A l’inverse, elle s’interroge sur la politique tarifaire néerlandaise. «Là, nous sommes dans une forme de taxe sanction. On punit le consommateur parce qu’il choisit l’avion, qui n’est pas la solution la plus écologique. Pas sûr que ce dernier comprenne ce choix. Et vu la taille du pays, les voyageurs seront tentés de se rendre par voie terrestre ou ferroviaire dans des pays voisins comme la Belgique ou l’Allemagne pour prendre l’avion !» La chercheuse reste dubitative devant le cas écossais : «Je ne sais pas comment l’Ecosse arrivera à justifier une taxe basée sur «la flambée des coûts d’énergie», sachant que tous les pays sont confrontés au même problème et que l’Ecosse n’est pas une destination touristique de masse.»
Billet
Armelle Solelhac, qui réfléchit sur l’évolution du tourisme dans les années à venir, estime que ce type de taxe sera amené à être généralisé à l’avenir. «Pour l’instant, ce sont des initiatives locales isolées, qui semblent sporadiques et désorganisées de l’extérieur.

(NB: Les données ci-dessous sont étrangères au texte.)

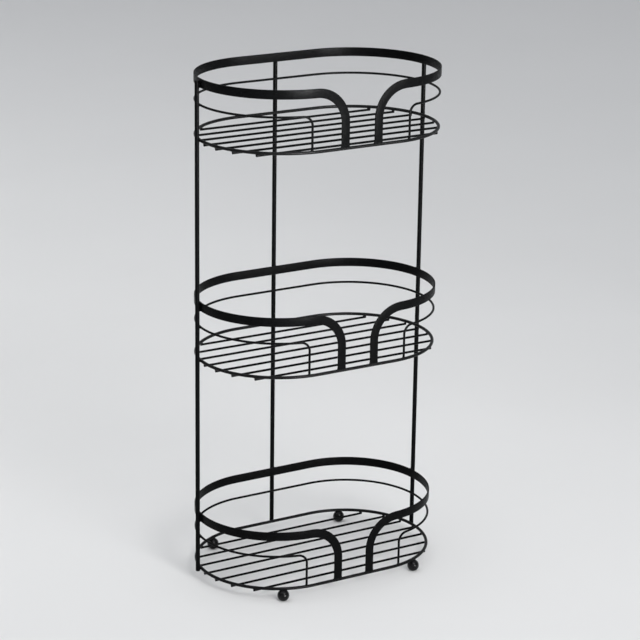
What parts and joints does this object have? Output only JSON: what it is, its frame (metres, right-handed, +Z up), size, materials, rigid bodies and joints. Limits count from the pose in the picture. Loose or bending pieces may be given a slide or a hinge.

Mais nous nous dirigeons vers une approche «glocale» de la question. C’est-à-dire une approche personnalisée en fonction des besoins et des coutumes locales, avec un impact global à l’échelle de la planète. Chaque territoire mettra en place des solutions pour limiter la dégradation de sa faune, de sa flore et de son bâti à valeur patrimoniale.» L’instauration de ces taxes remet sur la table la question du «slow travel» : voyager en prenant son temps et hors des sentiers rebattus du tourisme de masse.